Tren pengembangan proyek waste-to-energy (WTE) atau pengolahan sampah menjadi energi listrik mulai memberikan dampak nyata terhadap pasar modal.
Sentimen positif ini muncul seiring langkah Danantara Indonesia yang menjadikan proyek WTE sebagai salah satu fokus utama dalam pemanfaatan dana Patriot Bonds
Langkah besar tersebut semakin menguat setelah CEO Danantara Indonesia, Rosan Roeslani, mengumumkan rencana peluncuran proyek Pembangkit Sampah Energi Listrik (PSEL) di 10 kota yang jatuh pada November 2025.
Pengumuman ini disampaikan dalam ajang Indonesia International Sustainability (ISS) Forum 2025 di Jakarta pada Jumat (10/10/2025).
Dalam forum tersebut, Rosan menjelaskan bahwa proyek PSEL ini telah menarik minat luas dari kalangan investor.
Hingga saat ini, tercatat 192 perusahaan menyatakan keinginan untuk bergabung dalam program WTE yang dirancang untuk mengatasi persoalan sampah perkotaan sekaligus mempercepat transisi menuju energi bersih.
Ia juga memperkirakan nilai total pendanaan proyek ini dapat mencapai Rp91 triliun, mencakup 33 titik proyek di seluruh Indonesia.
Kabar ambisius ini segera memicu pergerakan positif di pasar saham, terutama pada emiten yang bergerak di bidang pengelolaan limbah dan energi terbarukan.
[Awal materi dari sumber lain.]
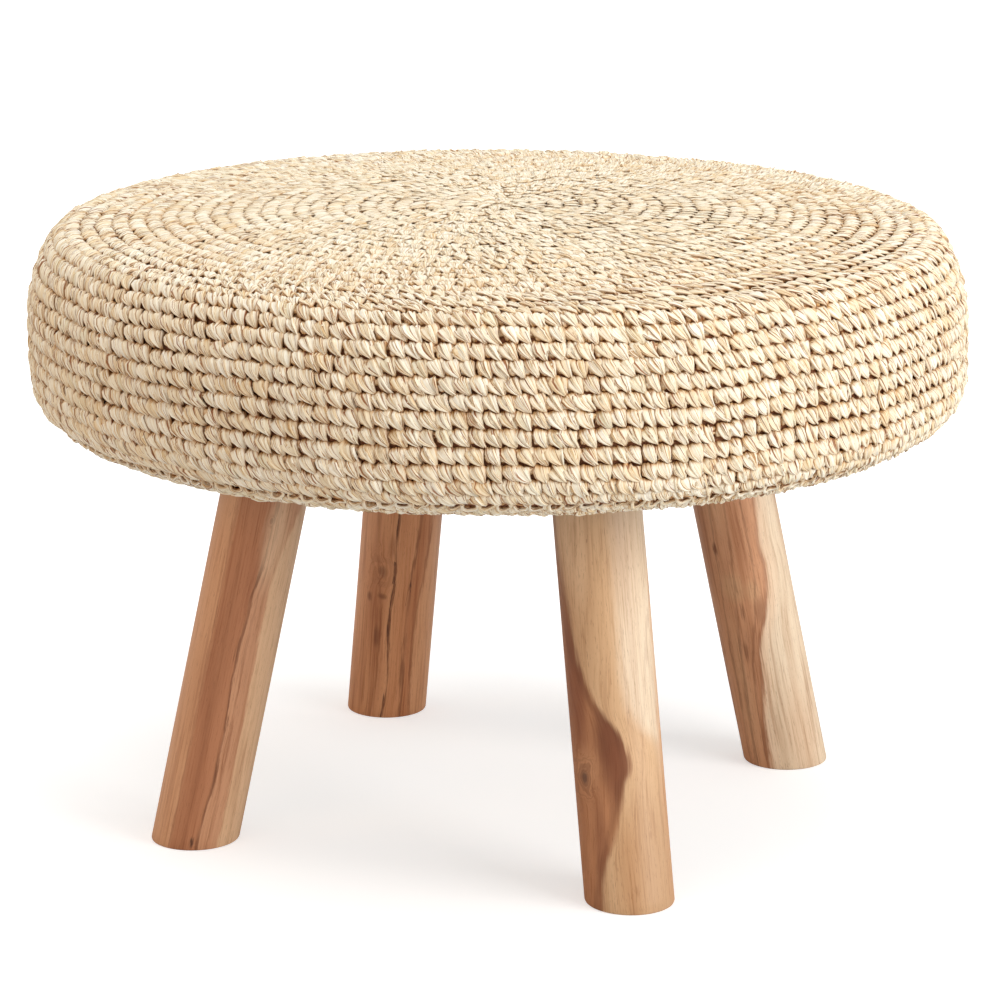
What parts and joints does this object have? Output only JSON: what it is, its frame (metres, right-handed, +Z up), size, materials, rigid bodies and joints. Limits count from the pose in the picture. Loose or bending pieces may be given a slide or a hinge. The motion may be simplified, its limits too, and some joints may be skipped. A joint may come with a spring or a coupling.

Baik perusahaan yang telah lama beroperasi di industri ini maupun yang baru mulai mendiversifikasikan bisnisnya, sama-sama mencatat kenaikan signifikan.
Salah satu yang mencuri perhatian adalah PT Multi Hanna Kreasi Indo Tbk (MHKI), perusahaan pengelola limbah bahan berbahaya dan beracun (B3) yang memiliki fasilitas pengolahan air limbah serta insinerator. Setelah sempat stagnan di bawah Rp100 per saham sepanjang empat bulan pertama tahun ini, saham MHKI kini melesat ke level Rp268 pada Jumat (10/10), mencatat kenaikan 182,11% sejak awal tahun.
Kenaikan serupa juga dialami PT Maharaksa Biru Energi Tbk (OASA), perusahaan milik Bobby Gafur Sulistyo Umar yang beroperasi di sektor PSEL melalui anak usahanya, PT Indoplas Energi Hijau. Sepanjang awal tahun hingga Juni 2025, harga saham OASA tak pernah menembus Rp150. Namun pada penutupan perdagangan 10 Oktober, sahamnya ditutup di level Rp300, tumbuh 109,8% sejak awal tahun.
Sementara itu, PT TBS Energi Utama Tbk (TOBA) — yang sebelumnya dikenal sebagai perusahaan batu bara dan sawit kini juga memantapkan langkahnya di sektor pengolahan limbah.
Perusahaan ini mulai masuk ke industri WTE sejak 2023 melalui akuisisi Asia Medical Enviro Services (AMES) dan ARAH Environmental Indonesia (ARAH). Langkah ekspansi berlanjut dengan pengambilalihan Sembcorp Environment Pte. Ltd. asal Singapura pada Maret 2025.
Strategi diversifikasi tersebut terbukti memberi dampak signifikan terhadap performa saham TOBA. Setelah sempat berada di bawah Rp500 hingga awal Juni, harga sahamnya menembus Rp1.355 pada akhir pekan, melonjak 233,7% sejak awal tahun berkat reli yang konsisten.
Namun dari sisi kinerja keuangan, tidak semua emiten tersebut menunjukkan performa fundamental yang seragam. Berdasarkan data IDNFinancials.com, hanya MHKI yang berhasil mencatat pertumbuhan laba bersih konsisten baik sepanjang tahun 2024 maupun semester I 2025.
Sementara itu, dari sisi valuasi, ketiga saham tergolong cukup tinggi. Price-to-Book Value (PBV) MHKI tercatat sebagai yang terendah di level 1,05 kali, disusul OASA di 2,16 kali, dan TOBA di 2,36 kali.
Tren ini menunjukkan bahwa geliat industri pengolahan limbah semakin dilirik oleh investor, sejalan dengan arah kebijakan nasional menuju ekonomi hijau dan transisi energi berkelanjutan.
Bagi emiten terkait, proyek-proyek WTE tidak hanya menjanjikan potensi bisnis baru, tetapi juga memperkuat posisi mereka dalam ekosistem energi bersih masa depan Indonesia.